Clinton says US would not criminalize speech
The issue was a matter of historical, rather than political, debate, Clinton says referring to ‘genocide’ claims. AP photoU.S. Secretary of State Hillary Clinton said the United States does not criminalize speech, but other states have different standards, responding to a question Jan. 26 on the French bill criminalizing denial of Armenian genocide allegations.
“People can say nearly anything they choose, and they do, in our country,” said Clinton. “Other countries, including France, have different standards, different histories [...] But we are, I hope, never going to go down that path to criminalize speech,” said Clinton, according to the website of the U.S. Department of State.
She also said the issue was a matter of historical, rather than political, debate.

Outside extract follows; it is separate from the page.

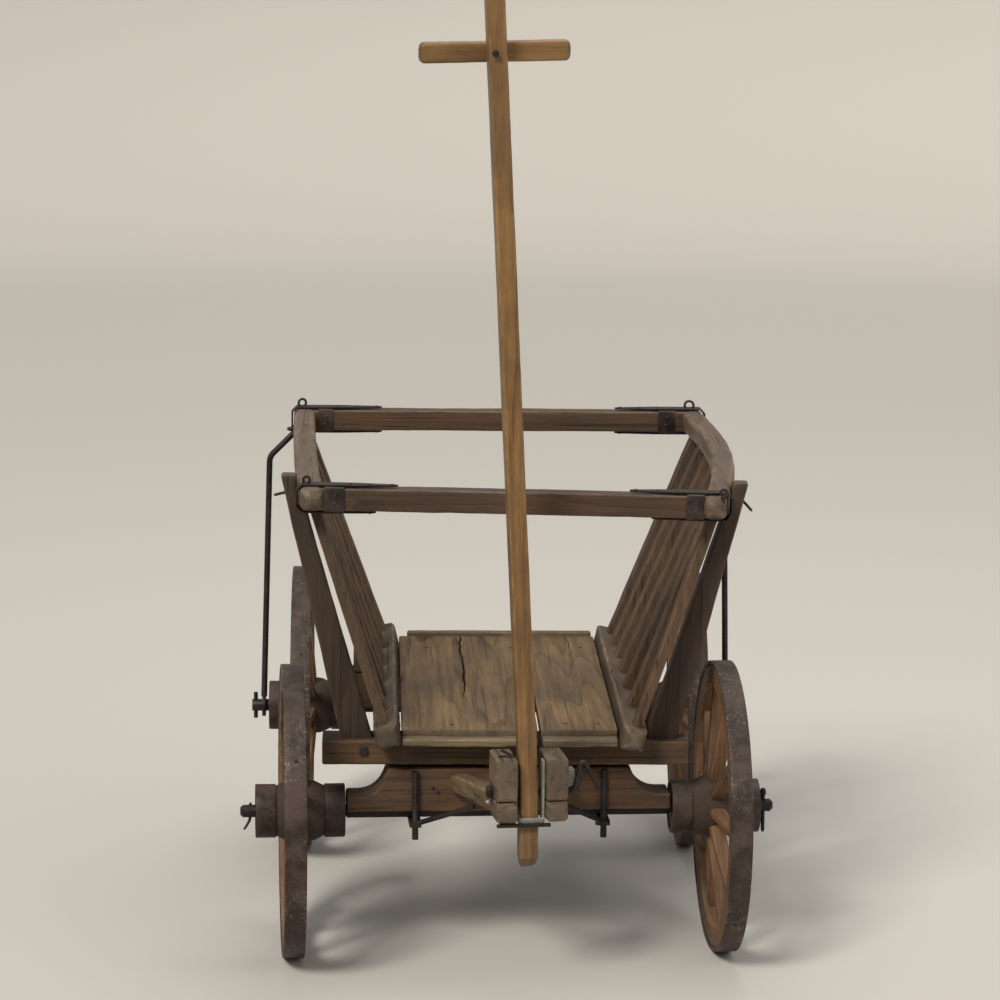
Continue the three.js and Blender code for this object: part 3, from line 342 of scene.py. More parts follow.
def stand_for(made, node, material):
    """The made piece takes the node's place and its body."""
    made.data.materials.append(material)
    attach(made, frame["nodes"][node]["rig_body"])
    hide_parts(node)


def timber(node, material, along, across, radius=0.003, step=0.012, per_side=6, wear=0.0006,
           chips=0.0012, skip=0.0, reach=0.0, cracks=(), round_end=0.003):
    """A weathered copy of a straight or bowed solid; along is its grain, across one way over it."""
    low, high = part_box(node)
    count = max(6, int((high - low).dot(Vector(map(abs, along))) / step))
    low, high, levels, sizes, third = slice_solid(node, along, across, count, skip)
    plan = section_points(per_side, CORNER_STEPS, cracks)
    seed = sum(ord(letter) for letter in node) % 97
    low, high = low - reach, high + reach
    ends = [0.0, round_end * 0.3, round_end]
    stations = [low + e for e in ends]
    inner = np.arange(low + round_end + step / 2, high - round_end - step / 4, step)
    stations += list(inner) + [high - e for e in reversed(ends)]
    points, corner, end_mark, grain = [], [], [], []
    for level in stations:
        row = [np.interp(level, levels, sizes[:, k]) for k in range(4)]
        for k in (0, 1):
            slope_low = (sizes[1, k] - sizes[0, k]) / (levels[1] - levels[0])
            slope_high = (sizes[-1, k] - sizes[-2, k]) / (levels[-1] - levels[-2])
            row[k] += min(level - levels[0], 0) * slope_low + max(level - levels[-1], 0) * slope_high
        near = min(level - low, high - level)
        pull = round_end * (1 - math.sqrt(max(0.0, 1 - (1 - min(near / round_end, 1)) ** 2)))
        section = loft_section(plan, row[2] - 2 * pull, row[3] - 2 * pull, radius, level, cracks)
        for x, y, out_x, out_y, mark in section:
            place = Vector((level, row[0] + x, row[1] + y))
            dent_at = (level * DENT_SCALE, place.y * DENT_ACROSS, place.z * DENT_ACROSS + seed)
            chip_at = (level * CHIP_SCALE + seed, place.y * CHIP_ACROSS, place.z * CHIP_ACROSS)
            dent = noise.noise(Vector(dent_at))
            chip = noise.noise(Vector(chip_at))
            sunk = wear * (0.5 + 0.5 * dent) + chips * mark * max(0.0, chip + 0.1)
            shift = [seed * share for share in GRAIN_SHIFT]
            grain.append((level + shift[0], place.y + shift[1], place.z + shift[2]))
            place.y -= out_x * sunk
            place.z -= out_y * sunk
            points.append(along * place.x + across * place.y + third * place.z)
            corner.append(mark)
            end_mark.append(max(0.0, 1 - near / END_MARK))
    faces = tube_faces(len(stations), len(plan))
    made = finish_mesh("wood_" + node, points, faces, {"grain": grain, "corner": corner, "end": end_mark})
    stand_for(made, node, material)


# %% [markdown]
# The materials share a few shader groups, because the same weather worked on every piece. Small
# helpers keep the node trees readable: they add a node, join or set a socket, and mix colours.

# %% Small helpers for shader trees
def put(tree, kind, **settings):
    node = tree.nodes.new(kind)
    for key, value in settings.items():
        setattr(node, key, value)
    return node


def feed(tree, target, value):
    if isinstance(value, bpy.types.NodeSocket):
        tree.links.new(value, target)
    elif isinstance(value, tuple) and len(value) == 3 and target.type == "RGBA":
        target.default_value = (*value, 1)
    else:
        target.default_value = value


def calc(tree, operation, a, b=0.0, c=0.0, clamp=False):
    node = put(tree, "ShaderNodeMath", operation=operation, use_clamp=clamp)
    for socket, value in zip(node.inputs, (a, b, c)):
        feed(tree, socket, value)
    return node.outputs[0]


def blend(tree, share, a, b):
    node = put(tree, "ShaderNodeMix", data_type="RGBA")
    feed(tree, node.inputs[0], share)
    feed(tree, node.inputs[6], a)
    feed(tree, node.inputs[7], b)
    return node.outputs[2]


def remap(tree, value, low, high, out_low=0.0, out_high=1.0):
    node = put(tree, "ShaderNodeMapRange", clamp=True)
    for socket, number in zip(node.inputs, (value, low, high, out_low, out_high)):
        feed(tree, socket, number)
    return node.outputs[0]


def stretched(tree, vector, scale):
    node = put(tree, "ShaderNodeVectorMath", operation="MULTIPLY")
    feed(tree, node.inputs[0], vector)
    node.inputs[1].default_value = scale
    return node.outputs[0]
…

Clinton said it was a dangerous path to try to resolve historical issues through government power. “Whatever the terrible event might be, or the high emotions that it represents, to try to use government power to resolve historical issues, I think, opens a door that is very dangerous to go through,” she said.
Armenian Diaspora to increase pressure
The Armenian Diaspora in the United States is prepared to increase its pressure on the government to approve a resolution on Armenian claims of genocide after French senators approved a bill Jan. 23.
Armenian National Committee of America (ANCA) Executive Director Aram Hamparian said Armenians will use the French bill as an example to pressure the U.S. Congress. “We mark this occasion by urging President Obama to honor his pledge to recognize the Armenian genocide and by calling on the U.S. House leadership to allow a vote on the Armenian Genocide Resolution, H.Res.304,” Hamparian said, according to Armenian Weekly. Around 88 U.S. senators have signed the H.Res.304 so far.
Washington-based Turkish-American Associations Assembly said the French bill limits personal freedoms.